Испанские коммунисты находились под сильным влиянием их собственных представлений о Русской революции, в которой они видели сочетание романтического героизма и бескомпромиссного отказа от всякой сентиментальности ради построения лучшего, по их мнению, будущего. Себя они воображали единственной силой, способной правильно руководить массами. Любой колеблющийся, задававший вопросы, объявлялся слабаком и мелким буржуа, а то и предателем мирового пролетариата. Страхи либертарианцев они приписывали разлагающему влиянию власти и дилетантской суете накануне схватки с безжалостным врагом. Среди откликнувшихся на коммунистический зов был глава организации социалистической молодежи Сантьяго Каррильо: он стал почти всесильным, слив социалистическое и коммунистическое молодежные движения в единую Juventud Socialista Unificada. Когда разразилась гражданская война, Каррильо подчинил всех ее 200 тысяч членов коммунистическому контролю, предприняв в хаосе борьбы отлично продуманный маневр.

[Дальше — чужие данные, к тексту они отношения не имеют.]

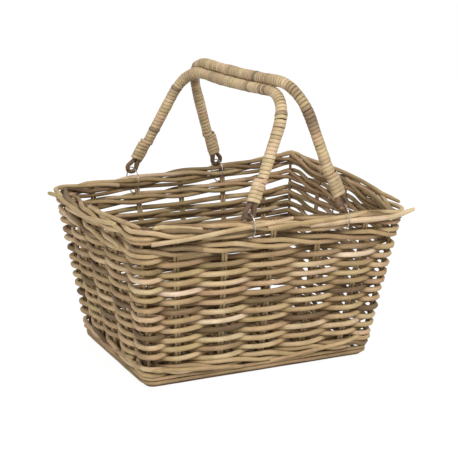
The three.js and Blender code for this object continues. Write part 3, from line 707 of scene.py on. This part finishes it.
baseStrands = [
    ([(18.6, 6, 7), (19.5, 2, 9), (20.4, -3, 9), (21.2, -8, 7)], (20, 1, -3), 0.4),
    ([(2.2, -9, 6), (3.1, -3, 8.5), (4.2, 4, 8)], (26, 4, 5), 0.5),
    ([(16.0, -7, 6.5), (17.0, -3, 8.5), (18.0, 4, 7)], (3, -24, 5), 0.36),
    ([(6.0, 6, 7), (7.0, -1, 9), (7.9, -7, 7)], (1, 22, -3), 0.44),
    ([(10.4, -8, 6.5), (11.6, -2, 9), (12.8, 5, 7)], (-24, -3, 4), 0.38),
]
addRope("baseWale", baseWaleMiddle, wall["baseWale"], 31, baseRope, baseStrands)
addRope("lowerWale", lowerWaleMiddle, wall["border"], 32, borderRope)
addRope("borderRod", borderMiddle, wall["border"], 33, borderRope, laidStrands)

# Single rods round the wall at one height, with their reach out of the stake line given at each station.
# The two ends of a rod meet at the station given as its join
single = {
    "samples": 12, "outKnots": 40, "knots": 30, "radiusKnots": 50, "toneWander": 0.12, "thickWander": 0.03,
    "sections": 12, "paintedShadeFrom": 3.0, "away": 1.0, "underShare": 0.93,
}


def addSingle(name, height, outValues, diameter, tone, seed, unevenness, join, slot="border"):
    rng = np.random.default_rng(seed)
    count, knots = stationCount * single["samples"], single["knots"]
    station = np.linspace(join + butt, join + stationCount - butt, count)
    out = easeBetween(station, outValues) + wander(rng, count, single["outKnots"], unevenness / 2)
    z = height + wander(rng, count, knots, unevenness)
    tone = toneAlong(rng, count, tone, knots, single["toneWander"])
    radius = unevenAlong(rng, count, diameter / 2, single["radiusKnots"], single["thickWander"])
    material = footMatter if slot == "foot" else rattan
    addPiece(name, [wallRod(station, z, out, radius, tone, single)], material)


bandDiameter = (baseWaleMiddle - waleHalf - footHeight - 3 * gap) / 2
bandOut = np.full(stationCount, (wall["cornerStake"] + bandDiameter) / 2 + gap)
bandLow = footHeight + gap + bandDiameter / 2
bandHigh = bandLow + bandDiameter + gap
underDiameter = single["underShare"] * wall["border"]
inThenOut = np.where(np.arange(stationCount) % 2 == 0, -weaveReach, weaveReach)
addSingle("borderUnderRod", underRod, inThenOut, underDiameter, 0.5, 41, 0.12, 0)
addSingle("footBandLower", bandLow, bandOut, bandDiameter, 0.3, 42, 0.4, 10.6)
addSingle("footBandUpper", bandHigh, bandOut, bandDiameter, 0.42, 43, 0.5, 7.4)
addSingle("footRod", footHeight / 2, np.zeros(stationCount), footHeight, 0.2, 44, 0.05, 12.5, "foot")
print("ropes and border made")

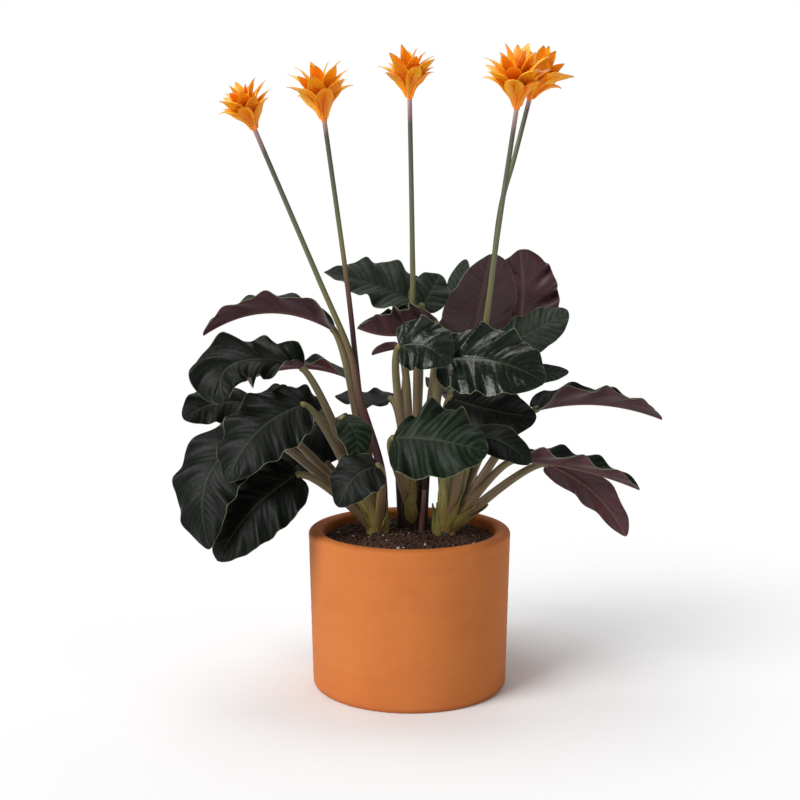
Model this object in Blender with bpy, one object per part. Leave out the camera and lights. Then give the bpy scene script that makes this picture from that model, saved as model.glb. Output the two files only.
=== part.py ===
"""Eternal flame calathea in a terracotta pot, as a Blender model.

The origin is at the centre of the pot's underside, +X to the right of the plant's
front, +Y to its back and +Z up. Sizes and places below are in millimetres.
"""

import math
from typing import NamedTuple

import bmesh
import bpy
import numpy as np

MM = 0.001
GAP = 0.3

POT_HEIGHT = 118.0
POT_RADIUS = 75.0
FOOT_RADIUS = 72.3
WALL = 11.0
POT_FLOOR = 12.0
POT_SIDES = 44
DRAIN_HOLES = 3
DRAIN_RADIUS = 6.0
DRAIN_CIRCLE = 40.0

SOIL_EDGE = 110.0
SOIL_RISE = 4.0
HOLE_DEPTH = 16.0

BLADE_THICK = 0.9
RIB_THICK = 1.3
BLADE_FOOT = 2.2
BLADE_TIP = 0.4
VEIN_SLANT = 0.22
LOBE_SWEEP = 0.3
PETIOLE_SIDES = 5
PETIOLE_ROWS = 7
PETIOLE_FOOT = 3.9
PETIOLE_TOP = 1.9
PETIOLE_BEND = 14.0
JOINT_GAP = 4 * GAP
STALK_SIDES = 6
STALK_TOP = 1.7
CROWN_SIDES = 14
CROWN_RISE = 9.0

BRACT_KEEL = 0.9
CUP_IN, CUP_UP = 0.35, 0.25
CUP_SIDES = 7


class Crown(NamedTuple):
    """Where the leaf bases of one shoot come out of the soil."""

    centre: tuple
    radius: float


class Leaf(NamedTuple):
    """One blade: its midrib from joint to tip, and how it is held.

    near and far are the halves towards the front and the back. turn tips the upper
    face to the front, fold raises each half, curl bends the halves on towards their
    margins, wave is the height and the number of the waves along a margin, and shape
    is how blunt the outline is at the joint and at the tip, less being blunter.
    """

    name: str
    crown: str
    midrib: tuple
    width: float
    turn: tuple = (0, 0)
    fold: tuple = (15, 15)
    curl: float = -15
    wave: tuple = (3.0, 3.5)
    shape: tuple = (0.42, 0.62)
    rows: int = 10
    columns: int = 6


class Stalk(NamedTuple):
    """One flower stalk, through its points from the soil or its branching up."""

    route: tuple
    foot_radius: float


class Bloom(NamedTuple):
    """One flower head on the end of a stalk."""

    name: str
    foot: tuple
    lean: tuple
    size: float
    turned: float


CROWNS = {
    "shoot_left": Crown((-22, 1), 10.5),
    "shoot_middle": Crown((4, 16), 9.0),
    "shoot_right": Crown((27, -3), 10.5),
}

LEAVES = (
    Leaf("leaf_left_arched", "shoot_left", ((-57, 24, 264), (-104, 20, 277), (-153, 14, 260)),
         20, turn=(6, 0), fold=(52, 38), curl=-10, wave=(2.2, 3.5)),
    Leaf("leaf_left_drooping", "shoot_left",
         ((-78, -8, 238), (-106, -14, 245), (-130, -24, 240), (-131, -36, 217)),
         26, turn=(8, 26), fold=(-5, 28), wave=(3.0, 3.5), shape=(0.8, 0.5)),
    Leaf("leaf_left_far", "shoot_left", ((-122, 34, 206), (-144, 26, 208), (-169, 14, 197)),
         18, turn=(40, 55), fold=(5, 5), wave=(2.0, 2.5), rows=8),
    Leaf("leaf_left_broad", "shoot_left", ((-76, -30, 214), (-104, -48, 200), (-127, -60, 164)),
         28, turn=(40, 20), fold=(0, 8), wave=(3.0, 4.0)),
    Leaf("leaf_left_behind_broad", "shoot_left", ((-66, 12, 202), (-88, 16, 213), (-114, 22, 214)),
         14, turn=(30, 30), fold=(5, 10), wave=(2.0, 2.5), rows=8),
    Leaf("leaf_left_back_long", "shoot_left", ((-45, 44, 225), (-80, 52, 232), (-128, 52, 221)),
         15, turn=(-4, -12), fold=(30, 40), curl=-20, wave=(2.5, 3.0)),
    Leaf("leaf_left_hanging", "shoot_left", ((-112, -28, 194), (-140, -42, 170), (-141, -56, 115)),
         27, turn=(30, 15), fold=(5, 5), wave=(2.5, 4.0)),
    Leaf("leaf_left_lowest", "shoot_left", ((-80, -32, 164), (-110, -42, 142), (-137, -46, 104)),
         26, turn=(55, 40), fold=(0, 5), wave=(2.5, 4.5)),
    Leaf("leaf_left_back_low", "shoot_left", ((-62, 30, 160), (-84, 42, 171), (-106, 50, 168)),
         26, turn=(45, 45), fold=(5, 5), wave=(2.0, 2.5), rows=8),
    Leaf("leaf_small_left", "shoot_left", ((-48, -40, 206), (-38, -50, 194), (-39, -54, 178)),
         13, turn=(10, 0), fold=(8, 8), wave=(1.2, 2.0), rows=7, columns=4),
    Leaf("leaf_round_front", "shoot_left", ((-22, -60, 175), (-38, -74, 170), (-49, -78, 150)),
         19, turn=(38, 20), fold=(0, 3), wave=(1.6, 3.0), rows=8),
    Leaf("leaf_front_centre", "shoot_middle", ((-12, -62, 195), (18, -78, 196), (52, -84, 189)),
         29, turn=(52, 44), fold=(0, 8), wave=(3.4, 4.0)),
    Leaf("leaf_right_glossy", "shoot_right", ((22, -28, 246), (58, -46, 247), (93, -56, 233)),
         29, turn=(44, 40), fold=(0, 12), wave=(2.8, 4.0)),
    Leaf("leaf_centre_small", "shoot_middle", ((-8, -34, 256), (10, -42, 257), (27, -46, 244)),
         20, turn=(55, 40), fold=(0, 25), wave=(2.5, 3.0), rows=8),
    Leaf("leaf_centre_rolled", "shoot_middle", ((-9, -14, 254), (-18, -18, 252), (-27, -22, 249)),
         5, turn=(-20, -20), fold=(60, 60), curl=30, wave=(0.5, 1.5), rows=5, columns=4),
    Leaf("leaf_top_centre", "shoot_middle", ((4, 34, 284), (-30, 34, 298), (-64, 32, 306)),
         27, turn=(32, 28), fold=(10, 25), wave=(2.6, 3.5), shape=(0.42, 1.0)),
    Leaf("leaf_top_folded", "shoot_middle", ((18, 3, 272), (-8, -2, 262), (-38, -6, 267)),
         20, turn=(0, 0), fold=(76, 84), curl=-10, wave=(2.0, 3.0), rows=8),
    Leaf("leaf_top_fan", "shoot_middle", ((9, 26, 281), (17, 34, 294), (23, 42, 304)),
         15, turn=(40, 40), fold=(5, 15), wave=(2.0, 2.5), rows=7, columns=4),
    Leaf("leaf_back_upright", "shoot_right", ((46, 68, 246), (55, 59, 284), (61, 44, 319)),
         36, turn=(0, 8), fold=(6, 6), wave=(1.6, 3.0)),
    Leaf("leaf_back_ruffled", "shoot_right", ((84, 86, 247), (90, 84, 285), (86, 72, 322)),
         30, turn=(-10, 0), fold=(4, 10), wave=(3.6, 4.0)),
    Leaf("leaf_right_behind", "shoot_right", ((71, 44, 250), (96, 48, 261), (122, 52, 276)),
         18, turn=(45, 50), fold=(0, 5), wave=(1.6, 3.0), rows=8),
    Leaf("leaf_back_tip", "shoot_middle", ((36, 88, 276), (40, 94, 296), (46, 98, 314)),
         9, turn=(20, 20), fold=(10, 10), wave=(0.8, 1.5), rows=6, columns=4),
    Leaf("leaf_right_long", "shoot_right", ((94, 6, 206), (140, 12, 209), (189, 14, 197)),
         20, turn=(0, 0), fold=(46, 40), curl=-10, wave=(2.5, 3.5), shape=(0.28, 0.62)),
    Leaf("leaf_right_strip", "shoot_right", ((88, 50, 224), (106, 54, 227), (124, 56, 228)),
         8, turn=(50, 50), fold=(10, 10), wave=(0.8, 1.5), rows=6, columns=4),
    Leaf("leaf_right_lower", "shoot_right", ((74, -40, 176), (115, -50, 172), (160, -58, 158)),
         18, turn=(0, 0), fold=(40, 35), curl=-10, wave=(2.5, 3.5)),
    Leaf("leaf_right_hanging", "shoot_right", ((100, -10, 168), (132, -18, 150), (157, -26, 117)),
         14, turn=(-80, -75), fold=(10, 20), wave=(1.6, 3.0)),
    Leaf("leaf_right_shaded", "shoot_right", ((30, -6, 216), (58, -20, 209), (91, -24, 204)),
         23, turn=(52, 48), fold=(0, 5), wave=(1.6, 3.0), rows=8),
    Leaf("leaf_centre_pointed", "shoot_right", ((45, -44, 194), (66, -56, 190), (83, -62, 177)),
         12, turn=(55, 50), fold=(5, 5), wave=(1.0, 2.0), rows=7, columns=4),
    Leaf("leaf_back_shaded", "shoot_middle", ((-14, 48, 208), (-32, 58, 207), (-58, 62, 208)),
         12, turn=(25, 20), fold=(5, 10), wave=(1.4, 2.5), rows=7, columns=4),
    Leaf("leaf_rear_upper", "shoot_right", ((33, 68, 210), (37, 98, 214), (37, 130, 194)),
         23, turn=(0, 0), fold=(12, 12), wave=(2.4, 3.5), rows=9),
    Leaf("leaf_rear_left", "shoot_left", ((-52, 68, 180), (-76, 98, 183), (-92, 130, 160)),
         23, turn=(0, 0), fold=(12, 12), wave=(2.4, 3.5), rows=9),
    Leaf("leaf_rear_low", "shoot_middle", ((8, 58, 160), (14, 88, 164), (20, 122, 146)),
         22, turn=(0, 0), fold=(10, 10), wave=(2.4, 3.5), rows=9),
)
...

В Каталонии коммунисты вошли в «Unio Socialista», каталонское отделение ИСРП и Каталонской пролетарской партии, создав вместе с ними ОСПК (Объединенную социалистическую партию Каталонии), тоже вскоре перешедшую под полный контроль коммунистов. Что касается коммунистов-последователей Троцкого, то они в 1935 году объединились в ПОУМ (Рабочую партию марксистского объединения) под руководством Хоакина Маурина. В Басконии (Эускади) был наконец-то принят автономный статус, в Галисии этот же статус был одобрен огромным большинством 28 июня.
В начале лета 1936 года в Европе была напряженная обстановка. Гитлер вопиющим образом нарушил положение Версальского договора о демилитаризации Рейнской области. Одновременно он оказывал давление на австрийского канцлера Курта фон Шушнига в рамках своей стратегии подготовки аншлюса. Муссолини вторгся в Абиссинию и открыто рассматривал возможность расширения своих новых владений в Северной Африке. Во Франции на выборах победил Народный фронт, новое правительство возглавил Леон Блюм, но, судя по реакции правых, Франции тоже грозил острый политический кризис.